胸膜を開くのはケリー鉗子がいいのか?
2022年 07月 02日
外科医ではなく鉗子自体を使い慣れていないので、内科医がデカイ鉗子を使うとなかなか胸膜が破れずに挿入に時間がかかる気がしています。当院のセットには色々鉗子が入っているのですが、個人的には小さな鉗子を使うことが多いです。胸膜に到達した後に鉗子を開けば、モスキートでもそんなに困らない気がしています。
とまあ内科医が言っても何の説得力もないので、ダメだよ何言ってんのというご意見があれば、こっそりメールでご鞭撻ください。(汗)
紹介する研究では、「臨床医は胸膜減圧を行う際にケリー鉗子ではなく、それより小さな鉗子を使用することにより、肺損傷のリスクを低減することができる」と記載されています。
- 概要
■症候性外傷性気胸・血胸に対する治療では、減圧のために胸膜の穿刺を行う。本研究では、ケリー鉗子とfine artery forceps(モスキート鉗子等)を比較し、模擬胸膜の穿刺に必要な力の差を明らかにすることを目的とした。
■経験豊富な一人の術者が、手袋の下にセンサーを装着し、マネキンの模擬胸膜の穿刺を行った。
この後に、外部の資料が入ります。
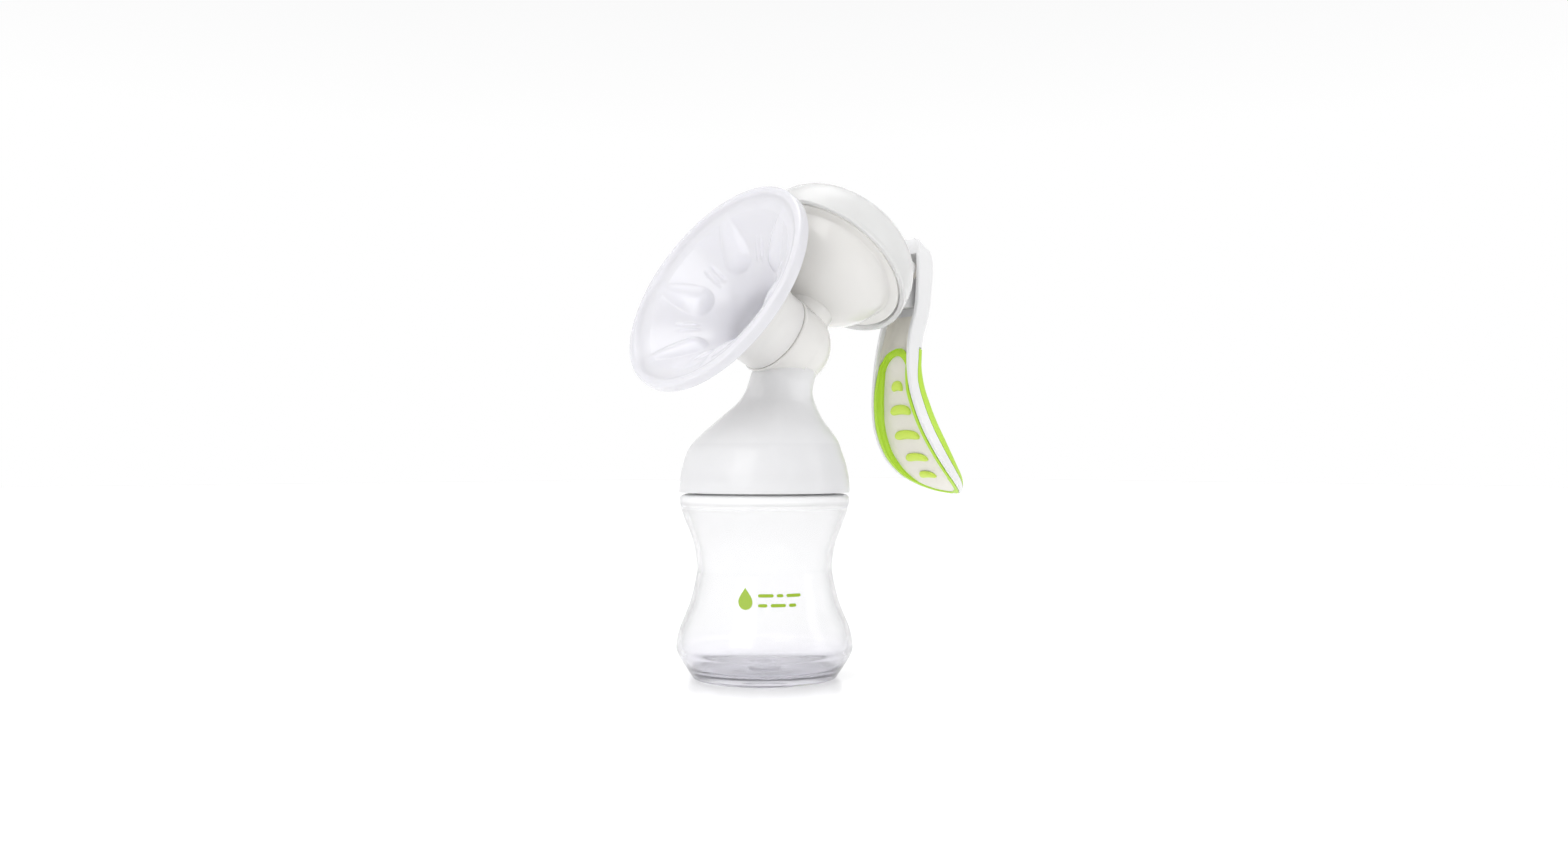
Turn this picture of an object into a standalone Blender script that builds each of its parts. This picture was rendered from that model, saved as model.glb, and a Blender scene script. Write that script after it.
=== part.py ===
"""Hand-operated breast pump on a feeding bottle, as separate pieces.

Frame: origin at the centre of the bottle's base, +Z up, +X towards the handle, so the funnel
faces -X. The pump is symmetric about Y = 0. Lengths below are in millimetres, and MM turns
them into Blender's metres when a mesh is made.
"""

from math import cos, pi, radians, sin, tau

import bmesh
import bpy
from mathutils import Matrix, Vector

MM = 0.001
GAP = 0.3  # between pieces that touch on the real object
ROUND = 24  # flats round a large turned piece
FINE = 16  # flats round a small turned piece
SHARP = radians(38)  # edges sharper than this stay hard

# Bottle
BASE_PAD_R = 9.0
BASE_RECESS = 1.0
STAND_R = (24.0, 26.2)  # standing ring, inside and outside
BOTTLE_WALL = 1.7
BOTTLE_SIDE = [(26.2, 0.0), (28.3, 3.2), (31.3, 8.0), (32.0, 11.6), (30.8, 17.4), (27.1, 26.6),
               (24.9, 36.0), (24.6, 40.4), (25.9, 48.2), (29.3, 57.4), (30.8, 62.4), (30.1, 65.0)]
NECK_R = 25.5
NECK_BORE = 23.6
NECK_TOP = 80.6
SHOULDER_Z = 65.7

# Screw thread between the bottle and the pump body
THREAD_LEAD = 4.5
THREAD_TURNS = 1.25
THREAD_Z = 71.5
THREAD_HALF = 0.85
MALE_CREST = 26.9
FEMALE_CREST = 26.2

# Pump body: bell skirt and throat as (axis shift in X, height, radius)
BELL = [(0.0, 66.4, 31.1), (0.0, 70.0, 30.9), (0.0, 75.8, 29.9), (0.0, 81.2, 28.1),
        (0.8, 84.9, 26.2), (1.9, 89.2, 22.6), (3.1, 93.5, 18.6), (5.3, 98.3, 14.8),
        (6.5, 102.0, 12.8), (7.8, 106.0, 12.1), (9.4, 110.2, 12.1), (10.6, 114.0, 11.2)]
BELL_HOLLOW = [(0.0, 64.0, 29.2), (0.0, 70.0, 28.9), (0.0, 75.8, 27.9), (0.0, 80.2, 26.5), (0.0, 82.6, 26.0)]
DOME_HOLLOW = [(0.0, 81.0, 23.4), (0.6, 84.4, 23.4), (1.9, 88.8, 20.2), (3.1, 93.0, 16.2), (4.4, 96.4, 13.0)]
NOZZLE_X = 6.0
NOZZLE_R = (4.0, 6.0)
NOZZLE_Z = (87.0, 98.0)
VALVE = [(95.6, 7.6, 7.6), (86.0, 7.6, 7.6), (80.0, 7.0, 4.6), (71.0, 7.4, 1.4)]  # height and half-widths
VALVE_HOLLOW = [(96.6, 6.3, 6.3), (86.4, 6.3, 6.3), (80.0, 5.8, 3.4), (70.0, 6.0, 0.3)]
BULB = (12.4, 0.0, 120.8)
BULB_R = 15.2
BULB_WALL = 1.9

# Diaphragm bowl, and the frame of everything on its axis: +Z is the way the stem is pulled
BOWL = (34.8, 0.0, 155.7)
BOWL_AXIS = (0.6756, 0.0, 0.7373)
BOWL_R = 26.8
BOWL_WALL = 1.8
FLANGE = (30.4, -5.2, -3.4)  # radius, underside and top of the collar inside the cover
LINK_R = (6.5, 9.8)  # tube between bulb and bowl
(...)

デバイスの先端から胸膜に加わる力は、デバイスを保持するために必要な力を全力から差し引いて推定した。
■ケリー鉗子を7回、fine artery forcepsを4回使用し、11回の模擬手技を行った。選択した鉗子を保持するのに必要な力を差し引いた後、ケリー鉗子を用いた胸膜穿刺力の中央値は52.91ニュートン(IQR 36.68-63.56)、fine artery forcepsを用いた場合は10.70ニュートン(IQR 7.64-26.56)だった(P = 0.006)。
■ケリー鉗子を用いた模擬胸膜の穿刺はfine artery forcepsと比較して有意に大きな力が必要であり、胸膜下にある肺損傷のリスクを高める可能性がある。